L’auteur conseille à la France de renoncer à de nouvelles tentatives de conquête sur cette Italie gagnée et reperdue tant de fois, vu les difficultés d’occuper le Piémont et celles plus grandes encore de conserver ce pays, depuis la réunion de Gênes aux états de Sardaigne.

« Cette réunion, dit-il, a changé la situation militaire et politique du Piémont. Gênes peut être considéré comme un camp retranché, inexpugnable, d’une armée que la mer nourrirait, et suffirait par conséquent pour empêcher tout établissement solide des français dans le bassin du Piémont et de la Haute-Italie. Le roi de Sardaigne, à cheval sur les Alpes et resserré entre deux puissances colossales, a toujours dû pencher vers celle dont il avait à redouter le plus de mal. Ses intérêts ont toujours été ce que les a faits la géographie de son pays. Aujourd’hui il y a un fait nouveau qui change sa position. Vulnérable par Gênes qu’on ne peut point fermer aux Anglais, le Piémont pèsera beaucoup plus dans la balance contre les intérêts français qu’il n’a pu le faire jusqu’ici, et cette circonstance met fin aux incertitudes du cabinet de Turin en cas de guerre entre la France et l’Autriche. »

« Si toutefois, continue l’auteur, la manie des conquêtes se réveillait, les routes militaires du Mont-Cenis et du Simplon favoriseraient singulièrement le succès d’un général habile et fort de la confiance et de la supériorité de ses troupes. Deux armées formidables pourraient tomber à la fois au midi des Alpes sur les deux capitales du bassin du Pô ; et c’est ce dont Napoléon, dans ses gigantesques conceptions, avait voulu se réserver la possibilité. »

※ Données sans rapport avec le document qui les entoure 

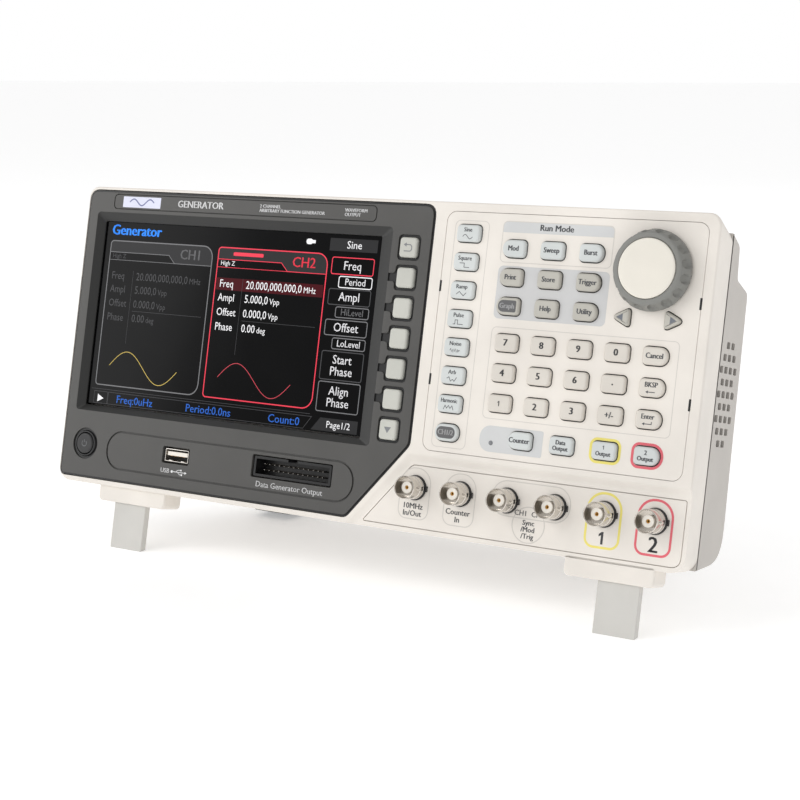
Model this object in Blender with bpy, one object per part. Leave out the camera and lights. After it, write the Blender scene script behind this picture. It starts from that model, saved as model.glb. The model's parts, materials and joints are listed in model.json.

« Cette route du Simplon flattait singulièrement ses projets de domination. Elle perce le centre de cette contrée qu’il était accoutumé à regarder comme le domaine de la France. L’armée qui débouche sur le Lac-Majeur, prend de revers les corps stationnés en défensive vers les défilés des hautes Alpes, des basses Alpes et des Alpes maritimes. Elle coupe le Milanais du Piémont. Elle a le choix d’agir sur l’une ou l’autre rive de Tesin. Trois marches la conduisent à Milan ou à Turin ou sur les bords du Pô vis-à-vis d’Alexandrie et de Tortone, dans ces lieux où de si grands intérêts ont été disputés ! Il y a de quoi enflammer les généraux élevés à l’école de Bonaparte. Cependant les hommes d’état, habitués à consulter l’histoire et la raison, seront toujours d’accord à démontrer l’absurde folie des expéditions ultramontaines. Observons d’ailleurs que, si cette route admet une nombreuse armée, c’est pour y passer rapidement, et en supposant que la marche n’éprouve aucun obstacle ; or rien n’est si facile que de retarder une armée dans cette longue gaine étroite du Valais où elle mourrait de faim. »

Ce dernier raisonnement qui me paraît très juste, ne s’accorde toutefois pas avec l’opinion de l’auteur sur les dangers que présente la conservation de la route du Simplon pour l’indépendance de la Suisse. Après qu’il a été démontré que le succès d’une invasion ne saurait être basé sur les facilités que pourrait offrir cette route, je ne puis me persuader qu’elle puisse jamais devenir un sujet d’alarmes pour les amis de la paix.